Children like to learn. They can learn just about anything, if it is explained clearly enough.
Young children love repetition. Ask any parent who has read Goodnight Moon 900 times (or, like this grandmother, has watched the same Teletubbies tape uncountable times.)
Children thrive on drill and rote learning. It’s the grownups who make a fetish of variety, choice, and educational theory.
Admittedly, non-academic influences can affect a child’s public school experience, but when it comes to the learning process itself, if children are bored or frustrated with school, it is probably for one of the following reasons:
1. They have already mastered the material being presented and are bored and resentful at having to sit through it again for the sake of those who haven’t learned it.
2. They have not mastered the preliminary skills and information needed to understand what is being presented and they’re being made to feel stupid.
3. They are being taught by teachers who are themselves inadequately-prepared.
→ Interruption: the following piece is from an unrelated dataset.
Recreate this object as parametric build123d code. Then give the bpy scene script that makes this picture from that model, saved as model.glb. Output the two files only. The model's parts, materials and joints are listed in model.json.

4. Their teachers could do a better job, but are prevented from providing quality teaching because of school policies, poor administrators, or non-academic parental priorities.
Newborn babies are learning organisms. They have a passion to learn. Parents are granted five precious years in which to nurture this passion before exposing children to public education.
Make no mistake about it. Public school is not the child’s first experience with learning. The home is.
When a child enters kindergarten or first grade, the foundations of academic success or failure have already been laid.
The parent’s role as teacher begins with the first touch and doesn’t end—if it ever ends—until the child is an independent adult.